Alle warten auf das Licht,
Fürchtet euch, fürchtet euch nicht.
Die Sonne scheint mir aus den Augen,
Sie wird heute Nacht nicht untergehen
Und die Welt zählt laut bis zehn.
Eins. Hier kommt die Sonne.
Zwei. Hier kommt die Sonne...»
Всё на выдохе. На коротких, отчётливых, горячих выдохах, выпускающих внутренний жар наружу. Параллельно с этим на лице появлялся хищный оскал и жажда «крови». В теле ощущалась максимальная мощь и силища.
На смену адреналиновому аду пришёл адреналиновый кайф. Это было приятно. И это можно было эксплуатировать пользы для.
Часть меня, правда, любит страдать. Ей, прям, вкусен и привычен её мазохизм. Возможно, это самое привычное, что у меня есть. В то же время полярная, часть, которая про садизм, часто обращается на себя же. Чтобы не быть как эти все, которые ломали там и тогда. По сути это те самые две явно видимые части, о которых я писала в начале. И где-то рядом с ними (не уверена, что между) — третья, которая болит всей собой. Первая её пытается добить уже, чтобы не болело, а вторая вместо того, чтобы позаботиться, всё пытается эту заботу найти и заслужить где-то во внешнем мире. И непонятно пока, как стать обратно целой, и возможно ли. То ли здесь нужен кто-то четвёртый (внутренний или внешний). То ли нужно всех троих внимательнее разглядывать, то ли не рассматривать, а заворачивать в одеяло (интересно, кто это должен делать, кто-то из этой троицы или как), то ли что. Грустно. Горько.
Что меня во всём этом спасает сейчас? Надежда. И способность видеть те изменения, которые уже свершились. Когда-нибудь я непременно напишу об этом книгу. Юнгианские аналитики много пишут о чём-то таком, но я так и не нашла в точности то самое. И у юнгианцев, всё-таки, сложно продираться сквозь метафорический лес. Я непременно напишу попроще. Если доживу. Но я постараюсь, да.

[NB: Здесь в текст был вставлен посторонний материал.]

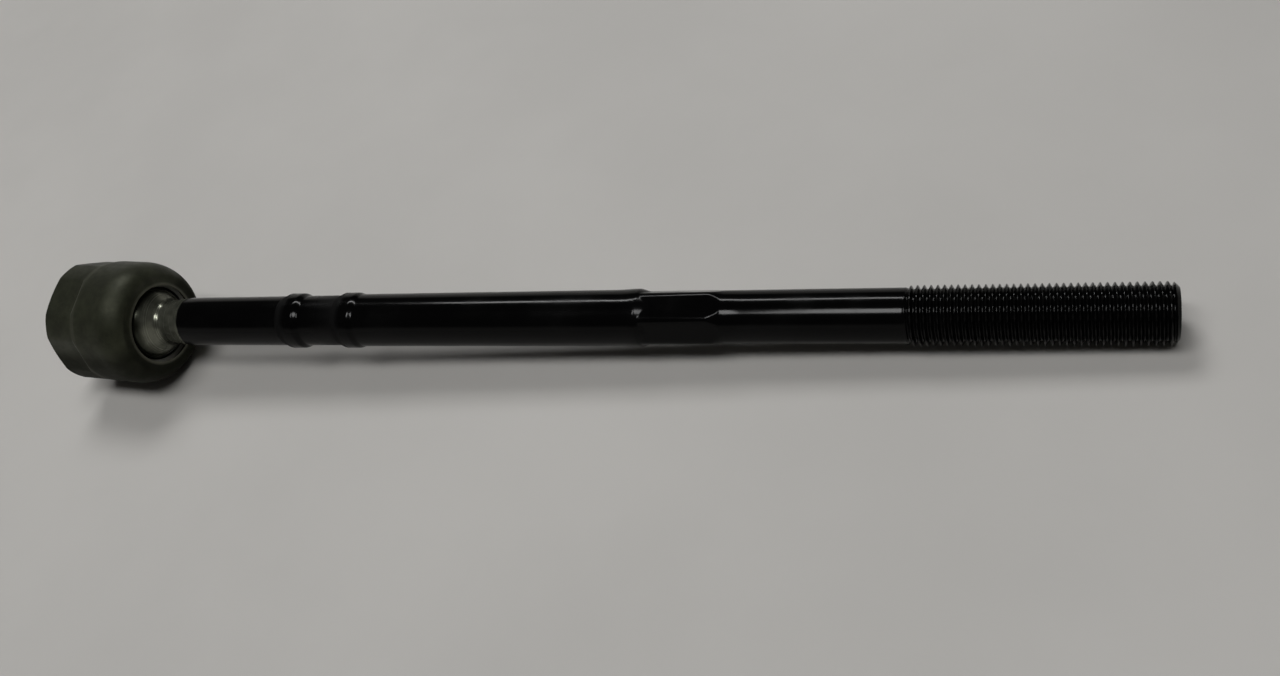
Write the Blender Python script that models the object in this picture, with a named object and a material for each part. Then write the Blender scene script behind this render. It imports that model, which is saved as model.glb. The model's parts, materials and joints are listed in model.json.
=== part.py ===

P.S.: Возможно, этот «душевный выверт наизнанку» для кого-то окажется неуместен. Наверняка окажется. И если честно, мне страшно выносить это всё на публику. Я ж психолог, а тут такое. Но ко мне часто приходят люди, у которых болит похоже. И эти люди говорят: «Я знаю, что ты тоже была там. Только поэтому я сейчас у тебя». Для них и пишу.